Christopher E. Mower
Chris is a Senior Research Scientist at Huawei Noah's Ark Lab in London, specializing in robotics and AI. He leads the ROS-LLM project and collaborates with Huawei teams based in Shenzhen, Hong Kong, Suzhou, and Hangzhou. Chris worked with LEJU robotics and the Huawei Cloud team to deliver a successful humanoid demonstration at Huawei Developers Conference 2024, Dongguan. Additionally, Chris co-leads collaborations with Marco Hutter at ETH Zurich, and Jan Peters at TU Darmstadt. Previously, Chris was a post-doc at King's College London, focusing on surgical robotics and collaborated on the EU Horizon 2020 FAROS Project. While at King's, he was awarded funding that supported two visiting positions with leading surgical robot labs in KU Leuven and Balgrist University Hospital (an internationally renowned hospital specializing in musculoskeletal disorders attached to ETH Zurich and University of Zurich). Chris holds a PhD in robotics from the University of Edinburgh supervised by Sethu Vijayakumar that was funded by The Costain Group, a UK-based civil engineering firm. During his PhD, Chris was part of a team that developed a shared autonomy system that won First Prize for Greatest Potential for Positive Impact at the Robots for Resilient Infrastructure International Challenge. He also holds a master's in computer science from Imperial College London and as part of his dissertation worked with the Hamlyn Center for robotic surgery. Additionally, Chris holds a second masters degree in applied mathematics from the University of Manchester. During his time at Manchester, Chris interned at the Numerical Algorithms Group and contributed code that was included into their library and is now used by major banks and insurance firms.

吴霜
Shuang Wu is currently a researcher in embodied AI at Huawei Noah's Ark Lab - Hong Kong, 2012 Laboratories. He received his B.Eng in Mechatronic Engineering from Zhejiang University in 2015, and his Ph.D. in Electronic and Computer Engineering from the Hong Kong University of Science and Technology in 2019. His research interests include control, optimization, and learning-based methods to enhance optimization and control.

万宇晖
Yuhui Wan is currently a research intern at Huawei Noah's Ark Lab in London and a PhD student in Mechanical Engineering at the University of Leeds, with the scope of research in human-robot teaming and embodied AI. He holds a Master's and a Bachelor's degree from Purdue University.
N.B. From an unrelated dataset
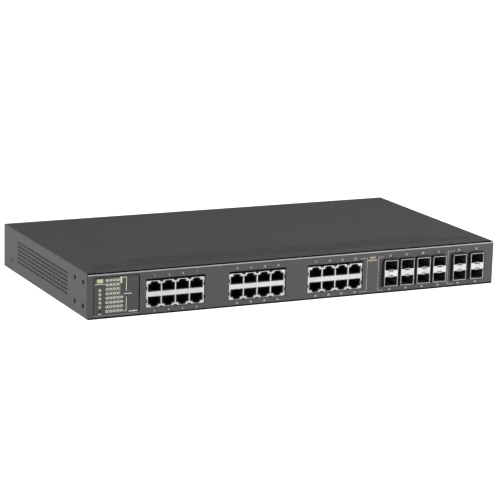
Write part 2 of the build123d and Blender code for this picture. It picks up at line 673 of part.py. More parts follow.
# Fasteners
with BuildPart() as board_standoffs:
    with BuildSketch(Plane.XY.offset(SHEET)):
        with Locations(*MAIN_STANDOFFS, *POWER_STANDOFFS):
            RegularPolygon(STANDOFF_RADIUS, 6)
            Circle(1.25, mode=Mode.SUBTRACT)
    extrude(amount=BOARD_BOTTOM - SHEET)
save(board_standoffs, "board_standoffs")

with BuildPart() as board_screws:
    for x, y in MAIN_STANDOFFS + POWER_STANDOFFS:
        rod_z(x, y, BOARD_TOP, BOARD_TOP + 1.8, 2.8)
        rod_z(x, y, BOARD_TOP - 4.5, BOARD_TOP, 1.2)
    fillet(board_screws.faces().group_by(Axis.Z)[-1].edges(), 0.7)
save(board_screws, "board_screws")

with BuildPart() as cover_screws:
    for side in (-1, 1):
        with Locations((side * (COVER_INSIDE + SHEET / 2 - 0.02), *SIDE_SCREW)):
            Cone(1.6, 2.95, SHEET - 0.04, rotation=(0, side * 90, 0))
        rod_x(side * (COVER_INSIDE + 0.3), side * (COVER_INSIDE - 5), *SIDE_SCREW, 1.45)
        with Locations((side * WIDTH / 2, *SIDE_SCREW)):
            Box(1.2, 3.2, 0.6, mode=Mode.SUBTRACT)
            Box(1.2, 0.6, 3.2, mode=Mode.SUBTRACT)
    for x in LIP_SCREWS:
        rod_y(x, REAR - 6, REAR, LIP_SCREW_Z, 1.5)
        rod_y(x, REAR, REAR + 1.8, LIP_SCREW_Z, 2.8)
        with Locations((x, REAR + 1.8, LIP_SCREW_Z)):
            Box(3.4, 1.6, 0.7, mode=Mode.SUBTRACT)
            Box(0.7, 1.6, 3.4, mode=Mode.SUBTRACT)
save(cover_screws, "cover_screws")

with BuildPart() as panel_screws:
    for x in PANEL_SCREWS:
        with Locations((x, PANEL_SCREW_Y, SHEET / 2)):
            Cone(2.6, 1.4, SHEET - 0.04)
        rod_z(x, PANEL_SCREW_Y, SHEET / 2, 3 * SHEET, 1.25)
        with Locations((x, PANEL_SCREW_Y, 0)):
            Box(2.8, 0.6, 1.0, mode=Mode.SUBTRACT)
            Box(0.6, 2.8, 1.0, mode=Mode.SUBTRACT)
save(panel_screws, "panel_screws")

with BuildPart() as ear_inserts:
    for side in (-1, 1):
        for y, z in ear_places():
            rod_x(side * FAN_FACE, side * WIDTH / 2, y, z, INSERT_RADIUS)
            rod_x(side * (FAN_FACE - 1.5), side * FAN_FACE, y, z, 3.6)
            rod_x(side * (FAN_FACE - 2), side * (WIDTH / 2 + 1), y, z, INSERT_BORE, Mode.SUBTRACT)
save(ear_inserts, "ear_inserts")

with BuildPart() as ground_screw:
    rod_y(EARTH_X, TRAY_REAR, TRAY_REAR + WASHER, EARTH_Z, 4.6)
    rod_y(EARTH_X, TRAY_REAR + WASHER, REAR + EARTH_PROUD, EARTH_Z, 3.8)
    fillet(ground_screw.faces().sort_by(Axis.Y)[-1].edges(), 1.0)
    rod_y(EARTH_X, TRAY_REAR - 9, TRAY_REAR, EARTH_Z, 2.0)
    with BuildSketch(facing_front(TRAY_REAR - SHEET)):
        with Locations((EARTH_X, EARTH_Z)):
            RegularPolygon(4.0, 6)
    extrude(amount=3)
    with Locations((EARTH_X, REAR + EARTH_PROUD, EARTH_Z)):
        Box(4.6, 2.4, 0.9, mode=Mode.SUBTRACT)
        Box(0.9, 2.4, 4.6, mode=Mode.SUBTRACT)
save(ground_screw, "ground_screw")

# Serial management jack in the rear wall
with BuildPart() as console_jack:
    jack_rear = TRAY_REAR + 0.4
    block(CONSOLE_X - 8, CONSOLE_X + 8, jack_rear - 17, jack_rear, BOARD_TOP, BOARD_TOP + 13.6)
    with BuildSketch(facing_front(jack_rear)):
        jack_mouth(CONSOLE_X, BOARD_TOP - 0.6, 1)
    extrude(amount=13, mode=Mode.SUBTRACT)
save(console_jack, "console_jack")


def fan_frame(centre_y, name):
    """Square fan frame with a round duct, four struts and the motor's seat."""
    inlet = FAN_FACE - FAN_DEPTH
    with BuildPart() as frame:
        with BuildSketch(Plane.YZ.offset(inlet)) as ring:
            with Locations((centre_y, FAN_Z)):
                RectangleRounded(FAN_SIZE, FAN_SIZE, 3)
                Circle(FAN_BORE, mode=Mode.SUBTRACT)
                with GridLocations(FAN_HOLES, FAN_HOLES, 2, 2):
                    Circle(2.1, mode=Mode.SUBTRACT)
        extrude(ring.sketch, amount=FAN_DEPTH)
        with BuildSketch(Plane.YZ.offset(FAN_FACE - 3)) as seat:
            with Locations((centre_y, FAN_Z)):
                Circle(11)
                Rectangle(2 * FAN_BORE + 1, 2.4)
                Rectangle(2.4, 2 * FAN_BORE + 1)
                Circle(1.05, mode=Mode.SUBTRACT)
        extrude(seat.sketch, amount=3)
    save(frame, name)


def fan_rotor(centre_y, name):
    """Hub with pitched blades and a thin shaft that runs in the motor's seat."""
    hub_start, hub_length = FAN_FACE - FAN_DEPTH + 1, 15.4
    with BuildPart() as rotor:
        with Locations(Plane((hub_start + 8, centre_y, FAN_Z), z_dir=(1, 0, 0))):
            with PolarLocations(14, BLADES):
                Box(9.5, 1.1, 13, rotation=(38, 0, 0))
        rod_x(hub_start - 1, hub_start + 16, centre_y, FAN_Z, FAN_BORE - 0.8, Mode.INTERSECT)
        rod_x(hub_start, hub_start + hub_length, centre_y, FAN_Z, 10.5)
        fillet(rotor.faces().sort_by(Axis.X)[0].edges(), 1.2)
        rod_x(hub_start + hub_length, FAN_FACE - 0.4, centre_y, FAN_Z, 1.0)
    save(rotor, name)


for number, centre_y in enumerate(FANS, 1):
    fan_frame(centre_y, f"fan_frame_{number}")
    fan_rotor(centre_y, f"fan_rotor_{number}")

with BuildPart() as fan_screws:
    with BuildSketch(Plane.YZ.offset(TRAY_HALF - 0.05)):
        with Locations(*[(y, FAN_Z) for y in FANS]):
            with GridLocations(FAN_HOLES, FAN_HOLES, 2, 2):
                Circle(2.0)
    extrude(amount=-9)
save(fan_screws, "fan_screws")
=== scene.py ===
import math

import bmesh
import bpy
from mathutils import Matrix, Quaternion, Vector


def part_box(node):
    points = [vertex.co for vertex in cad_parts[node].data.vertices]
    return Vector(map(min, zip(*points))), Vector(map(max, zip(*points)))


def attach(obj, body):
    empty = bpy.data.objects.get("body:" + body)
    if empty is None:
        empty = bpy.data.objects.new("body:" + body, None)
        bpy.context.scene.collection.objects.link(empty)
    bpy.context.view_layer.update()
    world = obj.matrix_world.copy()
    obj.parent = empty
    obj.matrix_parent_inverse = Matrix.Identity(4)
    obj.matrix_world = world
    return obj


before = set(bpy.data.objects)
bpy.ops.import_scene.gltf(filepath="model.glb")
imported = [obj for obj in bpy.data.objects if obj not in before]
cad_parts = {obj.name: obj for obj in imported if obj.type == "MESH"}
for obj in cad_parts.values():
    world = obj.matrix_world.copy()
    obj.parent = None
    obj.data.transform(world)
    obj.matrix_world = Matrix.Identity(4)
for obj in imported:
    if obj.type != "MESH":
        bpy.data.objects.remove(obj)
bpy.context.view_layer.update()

# Finishes, printing, latch tabs and studio of a one-unit rackmount network switch. Metres throughout.

MM = 0.001
CHASSIS = "chassis"

# Places read from the frame
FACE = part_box("front_panel")[0].y
PANEL_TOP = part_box("front_panel")[1].z
FILM_LOW, FILM_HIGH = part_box("status_label")
FILM_FACE = FILM_LOW.y
SHIELDS = [f"rj45_shield_{number}" for number in (1, 2, 3)]
SFP_CAGES = [f"sfp_cage_{number}" for number in (1, 2, 3, 4)]
PLUS_CAGES = [f"sfp_plus_cage_{number}" for number in (1, 2)]
CAGE_LOW, CAGE_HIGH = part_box("sfp_cage_1")
SHIELD_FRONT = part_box("rj45_shield_1")[0].y

# Columns of jacks, measured from the middle of a block
JACK_PITCH = 14.45 * MM
JACK_COLUMNS = [(column - 1.5) * JACK_PITCH for column in range(4)]

# Printing: how far ink stands out, the width of a line, and the heights and size of the port numbers
INK = 0.03 * MM
LINE = 0.42 * MM
NUMBER_HIGH, NUMBER_LOW = 37.4 * MM, 3.5 * MM
NUMBER_SIZE = 2.6 * MM
# Spacing of a number's digits, steps in their curves, and sides of a printed ring
NUMERAL_SPACING, NUMERAL_STEPS = 1.1, 3
RING_SIDES = 20

# Printed brackets: top, foot, break in the upright and half length of the tick in the break
BRACKET_TOP, BRACKET_FOOT = 37.2 * MM, 3.1 * MM
BRACKET_BREAK = (18 * MM, 22 * MM)
BRACKET_TICK = 1.2 * MM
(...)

Yuhui's accolades include 2nd place in the Multi-robot Inspection and Monitoring Challenge at the IEEE RAS summer school and 1st place in the Xplore New Automation Award, where he was recognized by the German Federal Minister for Economics and Energy. Yuhui collaborated with Huawei teams based in Shenzhen and Hangzhou. His contributions extend across various projects, including the ROS-LLM project in Hangzhou. He also coordinated with LEJU robotics and the Huawei Cloud team for a successful humanoid demonstration at the Huawei Developers Conference 2024 in Dongguan. Prior to his current roles, Yuhui worked at Fiat Chrysler Automobiles, where he contributed to the improvement of the Chrysler Pentastar V6 engine, a renowned and widely-used engine in the automotive industry.